A configuration system is supported for eKuiper extension which will automatically read the configuration in yaml file and feed into the Provision method of the source. If the CONF_KEY property is specified in the stream, the configuration of that key will be fed. Otherwise, the default configuration is used.

To use configuration in your source, the following conventions must be followed.

  1. The name of your configuration file must be the same as the plugin name. For example, mySource.yaml.
  2. The yaml file must be located inside etc/sources
  3. The format of the yaml file could be found here

common configuration field

There are 2 common configuration fields.

  • interval: If the data source is of the pull type, this parameter specifies the interval for pulling. If it is a push source, this parameter is not configured by default, and the data source is data-triggered; if configured, this parameter defines the frequency of pushing.
  • bufferLength to specify the maximum number of messages to be buffered in the memory. This is used to avoid the extra large memory usage that would cause out of memory error. Notice that the memory usage will be varied to the actual buffer. Increase the length here won't increase the initial memory allocation so it is safe to set a large buffer length. The default value is 102400, that is if each payload size is about 100 bytes, the maximum buffer size will be about 102400 * 100B ~= 10MB.

Usage

The customized source is specified in a stream definition. The related properties are:

  • TYPE: specify the name of the source, must be camel case.
  • CONF_KEY: specify the key of the configuration to be used.

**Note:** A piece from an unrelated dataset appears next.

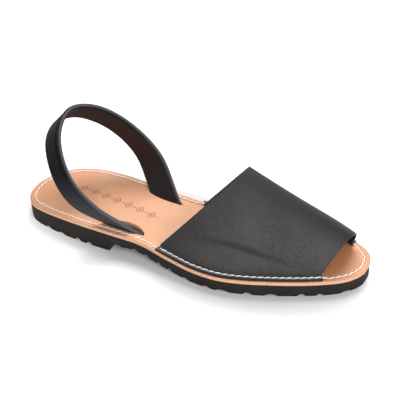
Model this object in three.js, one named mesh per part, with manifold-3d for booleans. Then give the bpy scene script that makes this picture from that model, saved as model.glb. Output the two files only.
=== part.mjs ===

If you have developed a source implementation MySource, you should have:

  1. In the plugin file, symbol MySource is exported.
  2. The compiled MySource.so file is located inside plugins/sources
  3. If configuration needed, put mySource.yaml inside etc/sources

To use it, define a stream:

sql
CREATE STREAM demo (
        USERID BIGINT,
        FIRST_NAME STRING,
        LAST_NAME STRING,
        NICKNAMES ARRAY(STRING),
        Gender BOOLEAN,
        ADDRESS STRUCT(STREET_NAME STRING, NUMBER BIGINT),
    ) WITH (DATASOURCE="mytopic", TYPE="mySource", CONF_KEY="democonf");